**WRITTEN PROBLEM:** Write each record again exactly as it stands.

**DATASET CONTENT:**
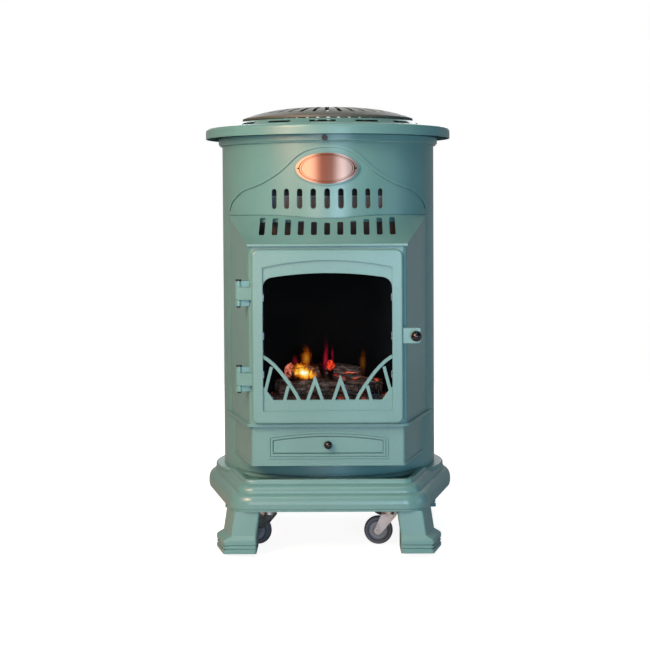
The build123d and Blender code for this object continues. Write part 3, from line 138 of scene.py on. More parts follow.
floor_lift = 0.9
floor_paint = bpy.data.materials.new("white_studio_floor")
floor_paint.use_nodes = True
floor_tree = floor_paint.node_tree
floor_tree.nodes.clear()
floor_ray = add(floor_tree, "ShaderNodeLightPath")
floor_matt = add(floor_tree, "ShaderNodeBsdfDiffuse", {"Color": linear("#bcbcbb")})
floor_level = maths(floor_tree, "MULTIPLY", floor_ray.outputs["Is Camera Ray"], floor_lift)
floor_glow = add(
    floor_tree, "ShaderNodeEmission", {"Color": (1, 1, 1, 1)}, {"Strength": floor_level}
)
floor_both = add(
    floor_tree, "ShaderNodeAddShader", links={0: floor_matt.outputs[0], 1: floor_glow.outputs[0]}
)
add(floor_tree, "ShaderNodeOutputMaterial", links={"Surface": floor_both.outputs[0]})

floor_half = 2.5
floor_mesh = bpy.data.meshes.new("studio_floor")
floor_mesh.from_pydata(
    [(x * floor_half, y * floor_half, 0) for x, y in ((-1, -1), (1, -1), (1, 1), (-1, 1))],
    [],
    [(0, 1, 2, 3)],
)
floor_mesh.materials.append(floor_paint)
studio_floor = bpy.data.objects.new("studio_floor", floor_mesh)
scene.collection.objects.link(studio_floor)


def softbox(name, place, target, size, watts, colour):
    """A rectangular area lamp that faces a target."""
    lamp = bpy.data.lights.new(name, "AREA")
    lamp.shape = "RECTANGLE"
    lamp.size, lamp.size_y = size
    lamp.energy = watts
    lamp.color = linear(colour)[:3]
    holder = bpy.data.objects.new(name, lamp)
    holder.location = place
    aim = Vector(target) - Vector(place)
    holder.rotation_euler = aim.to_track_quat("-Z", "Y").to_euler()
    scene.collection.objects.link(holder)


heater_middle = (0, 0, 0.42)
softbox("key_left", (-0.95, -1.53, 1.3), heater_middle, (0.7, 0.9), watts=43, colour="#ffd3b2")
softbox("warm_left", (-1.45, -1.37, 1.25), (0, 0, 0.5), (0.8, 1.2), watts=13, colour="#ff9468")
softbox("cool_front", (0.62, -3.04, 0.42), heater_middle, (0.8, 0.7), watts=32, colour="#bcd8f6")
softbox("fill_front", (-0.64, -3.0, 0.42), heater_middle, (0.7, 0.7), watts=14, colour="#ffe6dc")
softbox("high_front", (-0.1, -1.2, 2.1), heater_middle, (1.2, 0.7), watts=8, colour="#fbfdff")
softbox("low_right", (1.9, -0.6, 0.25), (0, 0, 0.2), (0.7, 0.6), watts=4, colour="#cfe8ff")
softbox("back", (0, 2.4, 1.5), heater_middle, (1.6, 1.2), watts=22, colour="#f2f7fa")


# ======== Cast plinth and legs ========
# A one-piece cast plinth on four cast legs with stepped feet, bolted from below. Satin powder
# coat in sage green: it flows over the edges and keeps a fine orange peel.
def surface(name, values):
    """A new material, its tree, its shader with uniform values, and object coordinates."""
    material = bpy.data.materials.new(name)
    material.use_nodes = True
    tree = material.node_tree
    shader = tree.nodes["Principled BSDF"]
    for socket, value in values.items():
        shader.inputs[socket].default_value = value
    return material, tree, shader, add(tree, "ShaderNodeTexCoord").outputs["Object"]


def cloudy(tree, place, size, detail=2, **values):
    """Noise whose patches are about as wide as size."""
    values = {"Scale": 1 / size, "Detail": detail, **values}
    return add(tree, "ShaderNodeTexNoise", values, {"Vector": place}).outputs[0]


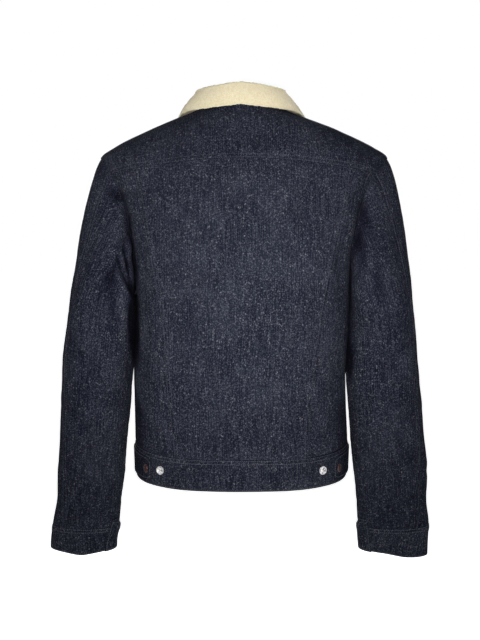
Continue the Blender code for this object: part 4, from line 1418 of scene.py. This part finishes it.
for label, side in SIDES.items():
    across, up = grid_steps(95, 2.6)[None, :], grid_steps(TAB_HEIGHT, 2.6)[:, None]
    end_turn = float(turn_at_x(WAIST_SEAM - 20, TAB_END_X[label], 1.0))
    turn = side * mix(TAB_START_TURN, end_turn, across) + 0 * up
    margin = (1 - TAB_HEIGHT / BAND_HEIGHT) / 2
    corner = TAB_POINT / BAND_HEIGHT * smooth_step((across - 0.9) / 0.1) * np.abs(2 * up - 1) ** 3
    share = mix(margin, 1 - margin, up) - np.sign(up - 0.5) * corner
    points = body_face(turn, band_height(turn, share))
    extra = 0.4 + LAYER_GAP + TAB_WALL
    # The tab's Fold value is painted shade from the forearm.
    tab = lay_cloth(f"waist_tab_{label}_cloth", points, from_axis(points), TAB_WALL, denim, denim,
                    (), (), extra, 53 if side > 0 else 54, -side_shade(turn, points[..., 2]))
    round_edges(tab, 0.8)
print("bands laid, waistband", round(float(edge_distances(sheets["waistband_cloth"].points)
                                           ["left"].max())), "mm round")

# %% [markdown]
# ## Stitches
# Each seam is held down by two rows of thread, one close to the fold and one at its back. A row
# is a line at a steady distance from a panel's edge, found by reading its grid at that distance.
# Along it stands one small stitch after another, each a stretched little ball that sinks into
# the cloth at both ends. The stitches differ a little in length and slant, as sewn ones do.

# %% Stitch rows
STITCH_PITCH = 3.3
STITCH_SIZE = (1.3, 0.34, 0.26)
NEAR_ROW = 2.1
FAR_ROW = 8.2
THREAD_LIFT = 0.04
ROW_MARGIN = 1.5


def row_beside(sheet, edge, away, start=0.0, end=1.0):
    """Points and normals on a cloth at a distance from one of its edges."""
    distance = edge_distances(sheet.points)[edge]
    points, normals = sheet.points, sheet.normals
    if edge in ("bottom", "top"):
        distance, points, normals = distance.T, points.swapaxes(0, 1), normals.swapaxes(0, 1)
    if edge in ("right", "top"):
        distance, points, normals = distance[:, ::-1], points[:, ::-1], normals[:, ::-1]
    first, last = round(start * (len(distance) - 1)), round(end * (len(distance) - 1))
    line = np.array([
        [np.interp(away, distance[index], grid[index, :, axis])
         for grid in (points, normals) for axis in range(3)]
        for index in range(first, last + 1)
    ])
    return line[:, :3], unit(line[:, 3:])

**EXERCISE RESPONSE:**
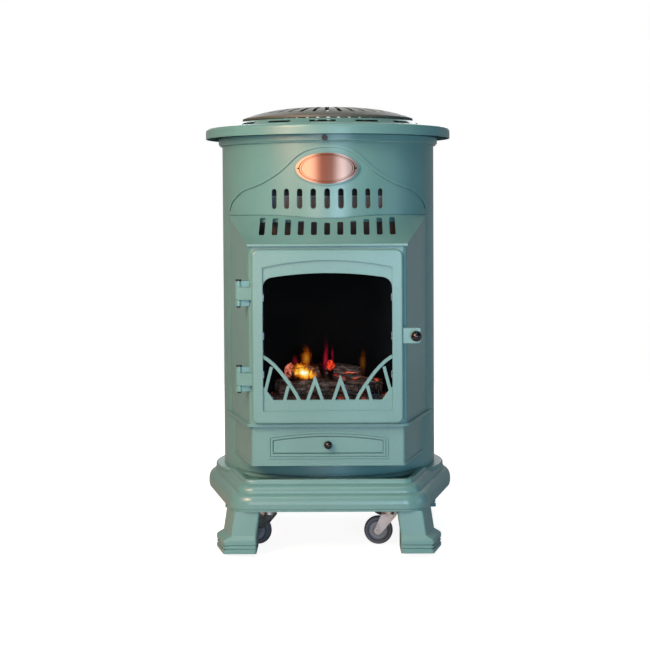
The build123d and Blender code for this object continues. Write part 3, from line 138 of scene.py on. More parts follow.
floor_lift = 0.9
floor_paint = bpy.data.materials.new("white_studio_floor")
floor_paint.use_nodes = True
floor_tree = floor_paint.node_tree
floor_tree.nodes.clear()
floor_ray = add(floor_tree, "ShaderNodeLightPath")
floor_matt = add(floor_tree, "ShaderNodeBsdfDiffuse", {"Color": linear("#bcbcbb")})
floor_level = maths(floor_tree, "MULTIPLY", floor_ray.outputs["Is Camera Ray"], floor_lift)
floor_glow = add(
    floor_tree, "ShaderNodeEmission", {"Color": (1, 1, 1, 1)}, {"Strength": floor_level}
)
floor_both = add(
    floor_tree, "ShaderNodeAddShader", links={0: floor_matt.outputs[0], 1: floor_glow.outputs[0]}
)
add(floor_tree, "ShaderNodeOutputMaterial", links={"Surface": floor_both.outputs[0]})

floor_half = 2.5
floor_mesh = bpy.data.meshes.new("studio_floor")
floor_mesh.from_pydata(
    [(x * floor_half, y * floor_half, 0) for x, y in ((-1, -1), (1, -1), (1, 1), (-1, 1))],
    [],
    [(0, 1, 2, 3)],
)
floor_mesh.materials.append(floor_paint)
studio_floor = bpy.data.objects.new("studio_floor", floor_mesh)
scene.collection.objects.link(studio_floor)


def softbox(name, place, target, size, watts, colour):
    """A rectangular area lamp that faces a target."""
    lamp = bpy.data.lights.new(name, "AREA")
    lamp.shape = "RECTANGLE"
    lamp.size, lamp.size_y = size
    lamp.energy = watts
    lamp.color = linear(colour)[:3]
    holder = bpy.data.objects.new(name, lamp)
    holder.location = place
    aim = Vector(target) - Vector(place)
    holder.rotation_euler = aim.to_track_quat("-Z", "Y").to_euler()
    scene.collection.objects.link(holder)


heater_middle = (0, 0, 0.42)
softbox("key_left", (-0.95, -1.53, 1.3), heater_middle, (0.7, 0.9), watts=43, colour="#ffd3b2")
softbox("warm_left", (-1.45, -1.37, 1.25), (0, 0, 0.5), (0.8, 1.2), watts=13, colour="#ff9468")
softbox("cool_front", (0.62, -3.04, 0.42), heater_middle, (0.8, 0.7), watts=32, colour="#bcd8f6")
softbox("fill_front", (-0.64, -3.0, 0.42), heater_middle, (0.7, 0.7), watts=14, colour="#ffe6dc")
softbox("high_front", (-0.1, -1.2, 2.1), heater_middle, (1.2, 0.7), watts=8, colour="#fbfdff")
softbox("low_right", (1.9, -0.6, 0.25), (0, 0, 0.2), (0.7, 0.6), watts=4, colour="#cfe8ff")
softbox("back", (0, 2.4, 1.5), heater_middle, (1.6, 1.2), watts=22, colour="#f2f7fa")


# ======== Cast plinth and legs ========
# A one-piece cast plinth on four cast legs with stepped feet, bolted from below. Satin powder
# coat in sage green: it flows over the edges and keeps a fine orange peel.
def surface(name, values):
    """A new material, its tree, its shader with uniform values, and object coordinates."""
    material = bpy.data.materials.new(name)
    material.use_nodes = True
    tree = material.node_tree
    shader = tree.nodes["Principled BSDF"]
    for socket, value in values.items():
        shader.inputs[socket].default_value = value
    return material, tree, shader, add(tree, "ShaderNodeTexCoord").outputs["Object"]


def cloudy(tree, place, size, detail=2, **values):
    """Noise whose patches are about as wide as size."""
    values = {"Scale": 1 / size, "Detail": detail, **values}
    return add(tree, "ShaderNodeTexNoise", values, {"Vector": place}).outputs[0]


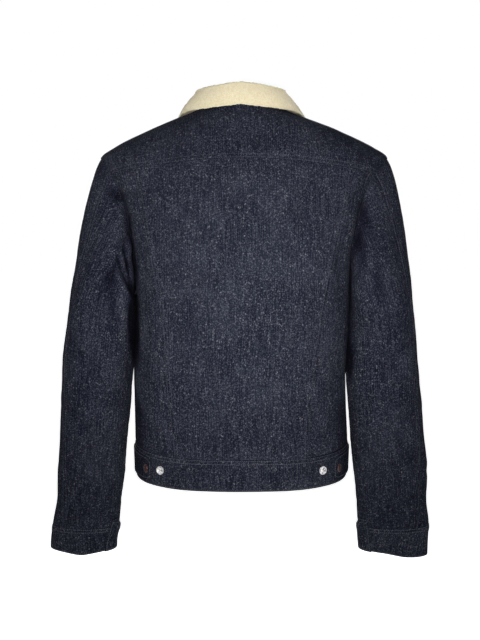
Continue the Blender code for this object: part 4, from line 1418 of scene.py. This part finishes it.
for label, side in SIDES.items():
    across, up = grid_steps(95, 2.6)[None, :], grid_steps(TAB_HEIGHT, 2.6)[:, None]
    end_turn = float(turn_at_x(WAIST_SEAM - 20, TAB_END_X[label], 1.0))
    turn = side * mix(TAB_START_TURN, end_turn, across) + 0 * up
    margin = (1 - TAB_HEIGHT / BAND_HEIGHT) / 2
    corner = TAB_POINT / BAND_HEIGHT * smooth_step((across - 0.9) / 0.1) * np.abs(2 * up - 1) ** 3
    share = mix(margin, 1 - margin, up) - np.sign(up - 0.5) * corner
    points = body_face(turn, band_height(turn, share))
    extra = 0.4 + LAYER_GAP + TAB_WALL
    # The tab's Fold value is painted shade from the forearm.
    tab = lay_cloth(f"waist_tab_{label}_cloth", points, from_axis(points), TAB_WALL, denim, denim,
                    (), (), extra, 53 if side > 0 else 54, -side_shade(turn, points[..., 2]))
    round_edges(tab, 0.8)
print("bands laid, waistband", round(float(edge_distances(sheets["waistband_cloth"].points)
                                           ["left"].max())), "mm round")

# %% [markdown]
# ## Stitches
# Each seam is held down by two rows of thread, one close to the fold and one at its back. A row
# is a line at a steady distance from a panel's edge, found by reading its grid at that distance.
# Along it stands one small stitch after another, each a stretched little ball that sinks into
# the cloth at both ends. The stitches differ a little in length and slant, as sewn ones do.

# %% Stitch rows
STITCH_PITCH = 3.3
STITCH_SIZE = (1.3, 0.34, 0.26)
NEAR_ROW = 2.1
FAR_ROW = 8.2
THREAD_LIFT = 0.04
ROW_MARGIN = 1.5


def row_beside(sheet, edge, away, start=0.0, end=1.0):
    """Points and normals on a cloth at a distance from one of its edges."""
    distance = edge_distances(sheet.points)[edge]
    points, normals = sheet.points, sheet.normals
    if edge in ("bottom", "top"):
        distance, points, normals = distance.T, points.swapaxes(0, 1), normals.swapaxes(0, 1)
    if edge in ("right", "top"):
        distance, points, normals = distance[:, ::-1], points[:, ::-1], normals[:, ::-1]
    first, last = round(start * (len(distance) - 1)), round(end * (len(distance) - 1))
    line = np.array([
        [np.interp(away, distance[index], grid[index, :, axis])
         for grid in (points, normals) for axis in range(3)]
        for index in range(first, last + 1)
    ])
    return line[:, :3], unit(line[:, 3:])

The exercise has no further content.